I am now in exile from Life in Alabama. On the way I stopped to pray at the Witchaphi Wall. I left a blood red stone from that Prairie Home in that sacred place. I offered prayer for the salvation of Prairie Life and a prayer for human redemption in service of Earth.

The song, “A Feather’s Not a Bird” came to Rosanne Cash as she sat with the Witchaphi Wall.

The Chorus:

“A feather’s not a bird,
The rain is not the sea,
A stone is not a mountain
But a river runs through me”

There are also these lines in her song:

“There’s never any highway when you’re looking for the past.
The land becomes a memory and it happens way to fast.”

 

I am in exile, from communities of Life, but not for long. We are rapidly approaching no return, there will be no communities of Life to return to. We will go extinct with them.

There is no point in running away. There is nowhere to run to that has not been marked for destruction.

Nothing left to do,
But defend the land, and let the river run though me.

And You?

Jennifer Murnan
8/2/15

2 Responses to “The Castle Rock Prairie Dogs are Gone: Open Letter from an Exile”
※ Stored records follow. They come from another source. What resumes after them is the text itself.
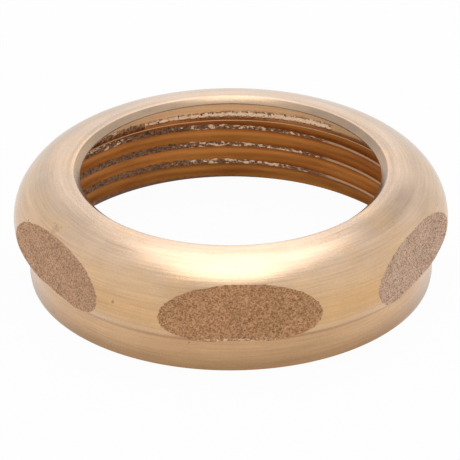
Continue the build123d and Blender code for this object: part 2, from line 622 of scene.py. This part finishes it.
def nutOutline(n):
    # the turned section as (radius, height), from the base up the outside and down the bore
    base = (n["collarRadius"] - n["baseBevelWidth"], 0)
    widest = (n["domeRadius"], n["domeWidestHeight"])
    foot = (n["domeFootRadius"], n["collarHeight"])
    rim = (n["tubeHoleRadius"] + n["lipChamferWidth"], n["height"])
    underside = tangentArc(widest, (0, -1), foot, n["undersideSteps"])
    shoulderTurn = radians(n["shoulderTurn"])
    shoulderCentre = (widest[0] - n["shoulderRadius"], widest[1])
    shoulder = arcPoints(shoulderCentre, n["shoulderRadius"], 0, shoulderTurn, n["shoulderSteps"])
    crown = tangentArc(shoulder[-1], (-sin(shoulderTurn), cos(shoulderTurn)), rim, n["crownSteps"])
    edgeTop = (n["tubeHoleRadius"], n["height"] - n["lipChamferDepth"])
    edgeBottom = (n["tubeHoleRadius"], edgeTop[1] - n["lipEdge"])
    recessTop = (n["recessRadius"], edgeBottom[1] - n["seatFall"])
    recessFloor = (n["recessRadius"], n["recessFloorHeight"])
    ledge = (n["crestRadius"], n["recessFloorHeight"])
    crestTop = (n["crestRadius"], n["recessFloorHeight"] - n["ledgeEdge"])
    crestBottom = (n["crestRadius"], n["mouthChamferHeight"])
    mouth = (n["crestRadius"] + n["mouthChamferWidth"], 0)

    outline = [base, (n["collarRadius"], n["baseBevelHeight"]), (n["collarRadius"], n["collarHeight"])]
    outline += underside[::-1] + [widest] + shoulder + crown[:-1]
    outline += softCorner(crown[-2], rim, edgeTop, n["cornerSoftness"])
    outline += softCorner(rim, edgeTop, edgeBottom, n["cornerSoftness"]) + [edgeBottom]
    outline += steppedLine(recessTop, recessFloor, n["recessRows"])
    outline += [ledge] + steppedLine(crestTop, crestBottom, n["crestRows"]) + [mouth]
    return outline


skins = {"cast": 1, "tapped": 2, "raw": 3, "torn": 4}       # places in makeNut's materials, turned brass is 0


def between(tree, value, low, high):
    # 1 where the value lies between the two, else 0
    above = calculate(tree, "GREATER_THAN", value, low)
    return product(tree, above, calculate(tree, "LESS_THAN", value, high))


def withSkin(tree, geometry, number):
    return addNode(tree, "GeometryNodeStoreNamedAttribute", {0: geometry, "Name": "skin", "Value": number},
                   data_type="INT", domain="FACE").outputs[0]


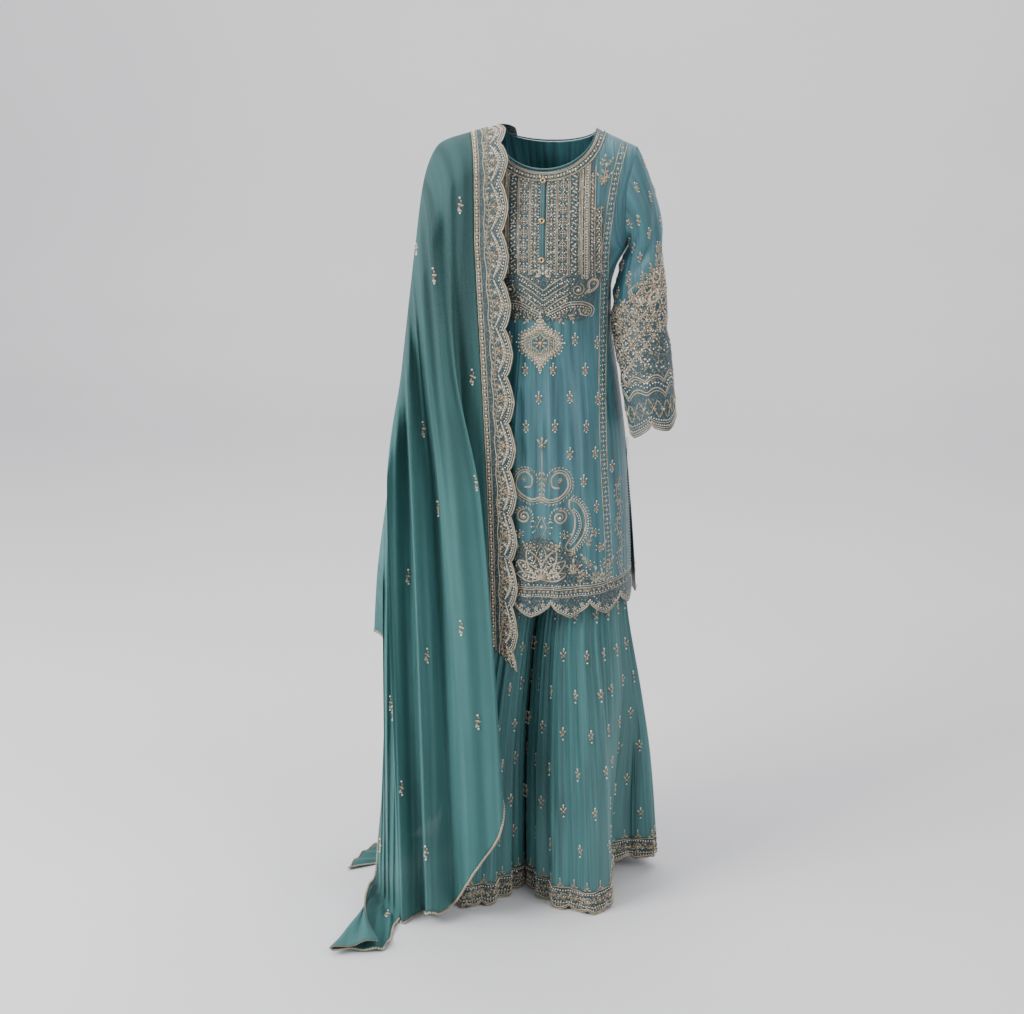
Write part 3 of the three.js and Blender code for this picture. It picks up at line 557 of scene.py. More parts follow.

  1. Liam Griffith November 10, 2015 at 5:17 pm #

    Jennifer — those were powerful words. I want to say that they were beautiful as well, except that the reason you had to write them steals some of the beauty. Thank you for your hard work on behalf of fellow Earth citizens who have no voice. I hope you find solace in Alabama.

  2. Evangeline Elmendorf Greene November 11, 2015 at 3:55 am #

    As Jennifer wrote that she was crying as she was writing, I was crying as I was reading. I was remembering the years I raised my children on the South Dakota prairie, and the massacres of prairie dogs that went on through those years, all in the name of agribusiness. I remember weeping as Lions Club members gathered in small towns for barbecues and prairie dog hunts. Now here I am, years later, living on the Iowa prairie, and I go to poetry readings and read my poems of rage against agribusiness and destroyers of the land. I so blindly want to believe there is a return. Either way, I am going to go down fighting.